Laravel provides a third data point. Like Django, Laravel recorded zero new CVEs in the trailing twelve months against a lifetime total of 218. Laravel, also a convention-over-configuration framework, adopted many of Django's default-secure patterns — automatic CSRF tokens, Eloquent's parameterized queries, Blade's default output escaping. The zero-CVE pattern correlates with default-secure design, not with framework age or language choice alone.

0
Laravel new CVEs (trailing 12 months)
Source: NVD/NIST (June 2026)

WebPulse Scores and the Security Paradox

WebPulse assigns Django a composite score of 80 and Rails a score of 84. Rails' higher overall score reflects advantages in community activity, ecosystem breadth, and adoption momentum. The scoring methodology weights multiple dimensions — security is one factor among several. This creates a useful tension: a framework can score well overall while carrying measurable security risk that the composite number partially obscures.

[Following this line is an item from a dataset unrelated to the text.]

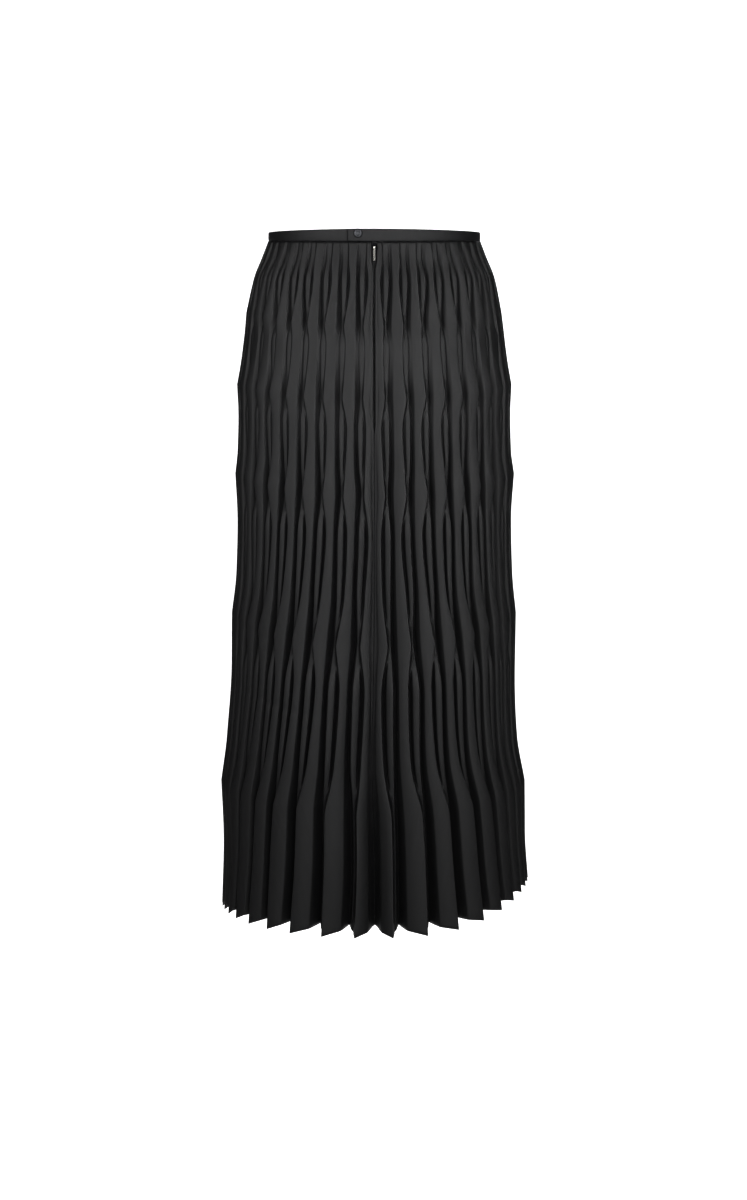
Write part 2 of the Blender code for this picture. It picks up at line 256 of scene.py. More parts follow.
@dataclass(frozen=True)
class MouldedNylon:
    """Nylon or polyester, extruded and drawn into monofilament, yarn or tape.

    Drawing leaves it smooth, with a dull plastic gleam along its ribs or plies.
    """

    name: str
    colour: str
    light_colour: str
    roughness: float                # each finish varies it a little, as real ones do
    rib_mm: float                   # spacing of its coils, ribs or plies
    relief_mm: float
    ior: float = 1.53               # nylon

    def material(self) -> bpy.types.Material:
        """Make the plastic, with fine ribs.

        Returns:
            Node material of the plastic.
        """
        made, tree, shader = shader_of(self.name)
        shader.inputs["IOR"].default_value = self.ior
        place = add_node(tree, "ShaderNodeTexCoord").outputs["Object"]
        ribs = add_node(tree, "ShaderNodeTexWave",
                        {"Vector": place, "Scale": math.pi / (10 * self.rib_mm * MM),
                         "Distortion": 0.4}, bands_direction="Z")
        mottle = add_node(tree, "ShaderNodeTexNoise",
                          {"Vector": place, "Scale": 1 / (6 * self.rib_mm * MM), "Detail": 3.0})
        bump = add_node(tree, "ShaderNodeBump",
                        {"Height": ribs.outputs["Fac"], "Distance": self.relief_mm * MM})
        share = mottle.outputs["Fac"]
        feed(tree, shader, {
            "Base Color": blend(tree, share, self.colour, self.light_colour),
            "Roughness": between(tree, share, self.roughness * 0.85, self.roughness * 1.15),
            "Normal": bump.outputs["Normal"]})
        return made


@dataclass(frozen=True)
class PlatedMetal:
    """Small pressed or die-cast metal, plated and tumbled.

    Tumbling leaves it with a fine, even haze, and handling rubs its high places. Dark
    lacquer or gunmetal plating keeps the haze but gives back little light.
    """

    name: str
    colour: str
    rubbed_colour: str
    roughness: float
    grain_mm: float
    relief_mm: float = 0.01

    def material(self) -> bpy.types.Material:
        """Make the metal, with a tumbled haze and rubbed places.

        Returns:
            Node material of the metal.
        """
        made, tree, shader = shader_of(self.name)
        shader.inputs["Metallic"].default_value = 1.0
        place = add_node(tree, "ShaderNodeTexCoord").outputs["Object"]
        haze = add_node(tree, "ShaderNodeTexNoise",
                        {"Vector": place, "Scale": 1 / (self.grain_mm * MM), "Detail": 5.0,
                         "Roughness": 0.7})
        share = haze.outputs["Fac"]
        bump = add_node(tree, "ShaderNodeBump",
                        {"Height": share, "Distance": self.relief_mm * MM, "Strength": 0.5})
        feed(tree, shader, {
            "Base Color": blend(tree, share, self.colour, self.rubbed_colour),
            "Roughness": between(tree, share, self.roughness * 0.7, self.roughness * 1.3),
            "Normal": bump.outputs["Normal"]})
        return made


@dataclass(frozen=True)
class BackdropPaper:
    """Seamless backdrop paper, rolled matt, with only a trace of tone in it."""

    name: str
    colour: str
    glow: float                     # how much light comes through it from behind
    widening: float = 0.205         # the part lit from behind widens by this much each way
    apex: float = -2.66             # y where its sides would meet
    near: float = 0.40              # y where it starts
    fade: float = 0.30              # width of its soft border

    def material(self) -> bpy.types.Material:
        """Make the paper, lit from behind only near the middle.

        Returns:
            Node material of the paper.
        """
        made, tree, shader = shader_of(self.name)
        place = add_node(tree, "ShaderNodeTexCoord").outputs["Object"]
        tone = add_node(tree, "ShaderNodeTexNoise", {"Vector": place, "Scale": 1.5, "Detail": 2.0})
        apart = add_node(tree, "ShaderNodeSeparateXYZ", {"Vector": place})
        aside = add_node(tree, "ShaderNodeMath", {0: apart.outputs["X"]}, operation="ABSOLUTE")
        reach = add_node(tree, "ShaderNodeMath",
                         {0: apart.outputs["Y"], 1: self.widening, 2: -self.apex * self.widening},
                         operation="MULTIPLY_ADD")
        outside = add_node(tree, "ShaderNodeMath",
                           {0: aside.outputs["Value"], 1: reach.outputs["Value"]},
                           operation="SUBTRACT")
        across = add_node(tree, "ShaderNodeMapRange",
                          {"Value": outside.outputs["Value"], "From Min": 0.0,
                           "From Max": self.fade, "To Min": self.glow, "To Max": 0.0},
                          interpolation_type="SMOOTHSTEP")
        along = add_node(tree, "ShaderNodeMapRange",
                         {"Value": apart.outputs["Y"], "From Min": self.near - self.fade,
                          "From Max": self.near}, interpolation_type="SMOOTHSTEP")
        lit = add_node(tree, "ShaderNodeMath",
                       {0: across.outputs["Result"], 1: along.outputs["Result"]},
                       operation="MULTIPLY")
        shader.inputs["Base Color"].default_value = linear(self.colour)
        shader.inputs["Specular IOR Level"].default_value = 0.2
        shader.inputs["Emission Color"].default_value = (1.0, 1.0, 1.0, 1.0)
        feed(tree, shader, {"Emission Strength": lit.outputs["Value"],
                            "Roughness": between(tree, tone.outputs["Fac"], 0.85, 0.95)})
        return made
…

For enterprise buyers evaluating server-side frameworks, the composite score answers one question: overall platform health. The CVE data answers a different question: what is the probability of a security advisory requiring emergency patching in the next twelve months? Django's trailing-twelve-month data suggests that probability is low. Rails' data suggests it is higher. Both scores are defensible in their respective contexts. The risk is treating the composite as a proxy for security when the underlying data tells a more nuanced story.

80
Django WebPulse score
Source: WebPulse scoring engine (June 2026)
84
Rails WebPulse score
Source: WebPulse scoring engine (June 2026)

The Lifetime vs. Recent CVE Distinction

Django's 294 lifetime CVEs versus Rails' 137 might suggest Django has the worse security record. The trailing-twelve-month data inverts that reading. Lifetime CVE counts measure accumulated history — they include vulnerabilities discovered and patched a decade ago in codebases that bear little resemblance to current versions. Recent CVE counts measure current exposure — they reflect the framework's present-day attack surface and the effectiveness of its current security processes.

Enterprise procurement increasingly distinguishes between these two measures. A framework with 300 lifetime CVEs and zero recent CVEs presents a different risk profile than a framework with 137 lifetime CVEs and 12 recent ones. The first has demonstrated the ability to reduce its vulnerability rate. The second has not yet demonstrated that trajectory change.

This distinction matters for compliance. SOC 2, ISO 27001, and FedRAMP assessments weight recent vulnerability data more heavily than lifetime counts. An auditor reviewing a Rails deployment will flag twelve new CVEs as items requiring patching verification. An auditor reviewing a Django deployment will find no new CVEs to flag. The compliance burden differs materially.

Implications for Server-Side Framework Selection

The Django-Rails comparison illustrates a broader principle: frameworks that enforce security by default tend to produce fewer vulnerabilities than frameworks that offer security as an option. This is not an argument for one language ecosystem over another — Laravel (PHP) achieves the same zero-CVE recent record as Django (Python) through similar default-secure design choices.

For organizations selecting server-side frameworks in 2026, the CVE trajectory is a more informative data point than the CVE total. A framework's recent vulnerability rate indicates the current state of its security architecture and the effectiveness of its maintainers' security practices. Django's zero and Laravel's zero indicate mature security processes producing stable outcomes. Rails' twelve indicates an active vulnerability surface that requires ongoing attention.

None of these frameworks are insecure. All three are battle-tested, widely deployed, and backed by responsive security teams. The question is not whether Rails is safe to use — it is. The question is whether twelve new CVEs per year represents an acceptable operational cost for your organization, when comparable alternatives are producing zero.